Every line of the material below must be repeated exactly.
-- RECORDED INFORMATION start --
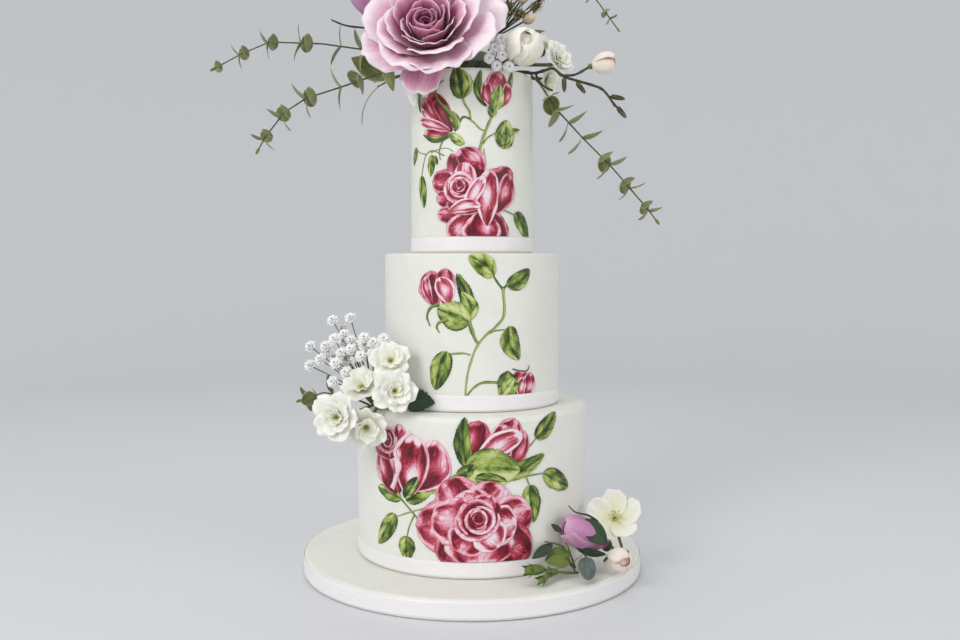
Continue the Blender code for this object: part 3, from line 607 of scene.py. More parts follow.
class Painting:
    def __init__(self, tier):
        self.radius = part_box(tier + "_tier")[1].x / mm
        self.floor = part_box(tier + "_ribbon")[1].z
        self.petals = startMesh()
        self.leaves = startMesh()
        self.layer = 0

    def patch(self, bm, columns, rows, rule, tone):
        self.layer += 1
        lift = 0.14 + 0.018 * self.layer

        def wall(across, along):
            side, height = rule(across, along)
            turn = side / self.radius
            reach = self.radius + lift + uneven(turn, height * mm) / mm
            return Vector((reach * math.sin(turn), -reach * math.cos(turn), height))

        before = set(bm.faces)
        addSheet(bm, columns, rows, wall, Matrix.Scale(mm, 4), tone)
        new = [face for face in bm.faces if face not in before]
        middle = new[len(new) // 2]
        middle.normal_update()
        if middle.normal.dot(middle.calc_center_median() * Vector((1, 1, 0))) < 0:
            bmesh.ops.reverse_faces(bm, faces=new)

    def blade(self, bm, place, shape, tone, grid, teeth=0.0):
        # a leaf or petal from its base to its tip, bowed to the right by curve
        (x, y, tipX, tipY), (width, curve, belly, blunt), seed = place, shape, self.layer
        start, spine = Vector((x, y)), Vector((tipX - x, tipY - y))
        cross = Vector((spine.y, -spine.x)).normalized()

        def rule(across, along):
            ragged = 1 + 0.1 * noise.noise(Vector((seed, along * 5, across * 2)))
            ragged += teeth * math.sin(along * 70 + seed)
            half = width / 2 * math.sin(math.pi * clamp(along) ** belly) ** blunt * ragged
            bow = curve * math.sin(math.pi * along)
            return start + spine * along + cross * (across * half + bow)

        self.patch(bm, *grid, rule, tone)

    def stem(self, points, thick, thin, tone, bm=None):
        line = smoothLine([(side, height, 0) for side, height in points], 5)
        last = len(line) - 1

        def rule(across, along):
            row = round(along * last)
            forward = (line[min(row + 1, last)] - line[max(row - 1, 0)]).normalized()
            half = (thick + (thin - thick) * along) / 2 * (1 + 0.12 * math.sin(row * 1.3))
            spot = line[row] + Vector((forward.y, -forward.x, 0)) * across * half
            return Vector((spot.x, spot.y))

        def shade(across, along):
            return tone + 0.2 * across - 0.2 * (abs(across) > 0.9)

        self.patch(bm or self.leaves, 4, last, rule, shade)

    def fold(self, *values):
        self.stem(*values, self.petals)

    def leaf(self, x, y, tipX, tipY, width, curve=0.0, light=0.5):
        # darker along the midrib, the veins and the rim
        seed = self.layer

        def tone(across, along):
            cloud = noise.noise(Vector((across * 1.3, along * 3, seed)))
            midrib = math.exp(-(((across - 0.1 * math.sin(4 * along)) / 0.14) ** 2))
            rib = max(0, math.sin(17 * (along - 0.3 * abs(across)) + seed)) ** 3
            rim = clamp((abs(across) - 0.8) / 0.2)
            return light + 0.06 + 0.22 * across + 0.6 * cloud - 0.45 * midrib - 0.25 * rib - 0.35 * rim

        self.blade(self.leaves, (x, y, tipX, tipY), (width, curve, 0.8, 0.6), tone, (14, 24), 0.05)

    def petal(self, x, y, tipX, tipY, width, curve, deep, pale, side=0.0, share=0.55):
        # deep at its base, with a pale rim, a light patch where it swells and a dark outline
        seed = self.layer

        def tone(across, along):
            cloud = noise.noise(Vector((across * 1.5, along * 2.5, seed)))
            glow = math.exp(-(((across - side) / 0.5) ** 2) - (((along - share) / 0.24) ** 2))
            rim = clamp((max(abs(across), 2 * along - 1) - 0.68 + 0.25 * cloud) / 0.14)
            line = clamp((max(abs(across), along) - 0.93) / 0.07)
            light = clamp(max(1.05 * rim, glow) + 0.5 * cloud)
            return deep - 0.07 + (pale + 0.12 - deep) * light - 0.2 * line

        self.blade(self.petals, (x, y, tipX, tipY), (width, curve, 1.25, 0.5), tone, (20, 22))

    def curl(self, x, y, radius, turn, spread, width, squash, deep, pale):
        # a band round the rose's heart with a rolled rim
        seed = self.layer
        middle, half = math.radians(turn), math.radians(spread) / 2

        def rule(across, along):
            angle = middle + half * across
            taper = math.cos(across * math.pi / 2) ** 0.45 if abs(across) < 1 else 0.0
            outer = radius * (1 + 0.06 * math.sin(4.1 * across + seed)) * (1 - 0.14 * abs(across) ** 3)
            reach = outer - width * (1 - along) * taper
            return Vector((x + math.sin(angle) * reach, y + math.cos(angle) * reach * squash))

        def tone(across, along):
            cloud = 0.3 * noise.noise(Vector((across * 3, along * 2, seed)))
            rim, line = clamp((along - 0.5) / 0.25), clamp((along - 0.92) / 0.08)
            return deep - 0.07 + (pale + 0.12 - deep) * rim + cloud - 0.3 * line

        self.patch(self.petals, 26, 10, rule, tone)

    def finish(self, name):
        above = {"plane_co": (0, 0, self.floor + 0.1 * mm), "plane_no": (0, 0, 1), "clear_inner": True}
        for bm, kind, finish in ((self.petals, "roses", rosePaint), (self.leaves, "leaves", leafPaint)):
            whole = bm.verts[:] + bm.edges[:] + bm.faces[:]
            bmesh.ops.bisect_plane(bm, geom=whole, dist=1e-7, **above)  # the ribbon covers what is lower
            addPiece(bm, f"{name}-painted-{kind}", finish, slot="icing", thickness=0.1)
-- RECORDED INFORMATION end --
REPLY:
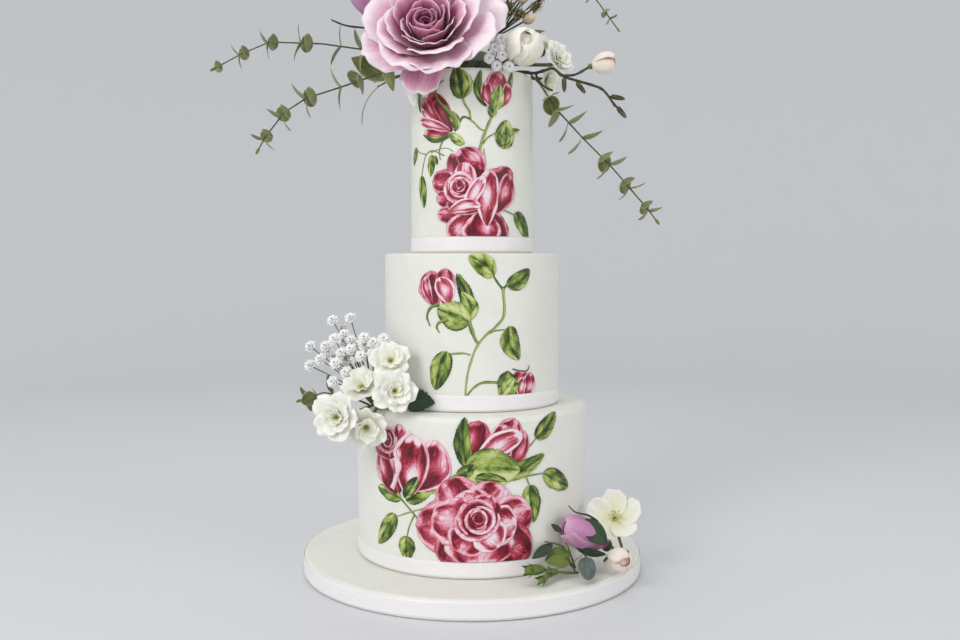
Continue the Blender code for this object: part 3, from line 607 of scene.py. More parts follow.
class Painting:
    def __init__(self, tier):
        self.radius = part_box(tier + "_tier")[1].x / mm
        self.floor = part_box(tier + "_ribbon")[1].z
        self.petals = startMesh()
        self.leaves = startMesh()
        self.layer = 0

    def patch(self, bm, columns, rows, rule, tone):
        self.layer += 1
        lift = 0.14 + 0.018 * self.layer

        def wall(across, along):
            side, height = rule(across, along)
            turn = side / self.radius
            reach = self.radius + lift + uneven(turn, height * mm) / mm
            return Vector((reach * math.sin(turn), -reach * math.cos(turn), height))

        before = set(bm.faces)
        addSheet(bm, columns, rows, wall, Matrix.Scale(mm, 4), tone)
        new = [face for face in bm.faces if face not in before]
        middle = new[len(new) // 2]
        middle.normal_update()
        if middle.normal.dot(middle.calc_center_median() * Vector((1, 1, 0))) < 0:
            bmesh.ops.reverse_faces(bm, faces=new)

    def blade(self, bm, place, shape, tone, grid, teeth=0.0):
        # a leaf or petal from its base to its tip, bowed to the right by curve
        (x, y, tipX, tipY), (width, curve, belly, blunt), seed = place, shape, self.layer
        start, spine = Vector((x, y)), Vector((tipX - x, tipY - y))
        cross = Vector((spine.y, -spine.x)).normalized()

        def rule(across, along):
            ragged = 1 + 0.1 * noise.noise(Vector((seed, along * 5, across * 2)))
            ragged += teeth * math.sin(along * 70 + seed)
            half = width / 2 * math.sin(math.pi * clamp(along) ** belly) ** blunt * ragged
            bow = curve * math.sin(math.pi * along)
            return start + spine * along + cross * (across * half + bow)

        self.patch(bm, *grid, rule, tone)

    def stem(self, points, thick, thin, tone, bm=None):
        line = smoothLine([(side, height, 0) for side, height in points], 5)
        last = len(line) - 1

        def rule(across, along):
            row = round(along * last)
            forward = (line[min(row + 1, last)] - line[max(row - 1, 0)]).normalized()
            half = (thick + (thin - thick) * along) / 2 * (1 + 0.12 * math.sin(row * 1.3))
            spot = line[row] + Vector((forward.y, -forward.x, 0)) * across * half
            return Vector((spot.x, spot.y))

        def shade(across, along):
            return tone + 0.2 * across - 0.2 * (abs(across) > 0.9)

        self.patch(bm or self.leaves, 4, last, rule, shade)

    def fold(self, *values):
        self.stem(*values, self.petals)

    def leaf(self, x, y, tipX, tipY, width, curve=0.0, light=0.5):
        # darker along the midrib, the veins and the rim
        seed = self.layer

        def tone(across, along):
            cloud = noise.noise(Vector((across * 1.3, along * 3, seed)))
            midrib = math.exp(-(((across - 0.1 * math.sin(4 * along)) / 0.14) ** 2))
            rib = max(0, math.sin(17 * (along - 0.3 * abs(across)) + seed)) ** 3
            rim = clamp((abs(across) - 0.8) / 0.2)
            return light + 0.06 + 0.22 * across + 0.6 * cloud - 0.45 * midrib - 0.25 * rib - 0.35 * rim

        self.blade(self.leaves, (x, y, tipX, tipY), (width, curve, 0.8, 0.6), tone, (14, 24), 0.05)

    def petal(self, x, y, tipX, tipY, width, curve, deep, pale, side=0.0, share=0.55):
        # deep at its base, with a pale rim, a light patch where it swells and a dark outline
        seed = self.layer

        def tone(across, along):
            cloud = noise.noise(Vector((across * 1.5, along * 2.5, seed)))
            glow = math.exp(-(((across - side) / 0.5) ** 2) - (((along - share) / 0.24) ** 2))
            rim = clamp((max(abs(across), 2 * along - 1) - 0.68 + 0.25 * cloud) / 0.14)
            line = clamp((max(abs(across), along) - 0.93) / 0.07)
            light = clamp(max(1.05 * rim, glow) + 0.5 * cloud)
            return deep - 0.07 + (pale + 0.12 - deep) * light - 0.2 * line

        self.blade(self.petals, (x, y, tipX, tipY), (width, curve, 1.25, 0.5), tone, (20, 22))

    def curl(self, x, y, radius, turn, spread, width, squash, deep, pale):
        # a band round the rose's heart with a rolled rim
        seed = self.layer
        middle, half = math.radians(turn), math.radians(spread) / 2

        def rule(across, along):
            angle = middle + half * across
            taper = math.cos(across * math.pi / 2) ** 0.45 if abs(across) < 1 else 0.0
            outer = radius * (1 + 0.06 * math.sin(4.1 * across + seed)) * (1 - 0.14 * abs(across) ** 3)
            reach = outer - width * (1 - along) * taper
            return Vector((x + math.sin(angle) * reach, y + math.cos(angle) * reach * squash))

        def tone(across, along):
            cloud = 0.3 * noise.noise(Vector((across * 3, along * 2, seed)))
            rim, line = clamp((along - 0.5) / 0.25), clamp((along - 0.92) / 0.08)
            return deep - 0.07 + (pale + 0.12 - deep) * rim + cloud - 0.3 * line

        self.patch(self.petals, 26, 10, rule, tone)

    def finish(self, name):
        above = {"plane_co": (0, 0, self.floor + 0.1 * mm), "plane_no": (0, 0, 1), "clear_inner": True}
        for bm, kind, finish in ((self.petals, "roses", rosePaint), (self.leaves, "leaves", leafPaint)):
            whole = bm.verts[:] + bm.edges[:] + bm.faces[:]
            bmesh.ops.bisect_plane(bm, geom=whole, dist=1e-7, **above)  # the ribbon covers what is lower
            addPiece(bm, f"{name}-painted-{kind}", finish, slot="icing", thickness=0.1)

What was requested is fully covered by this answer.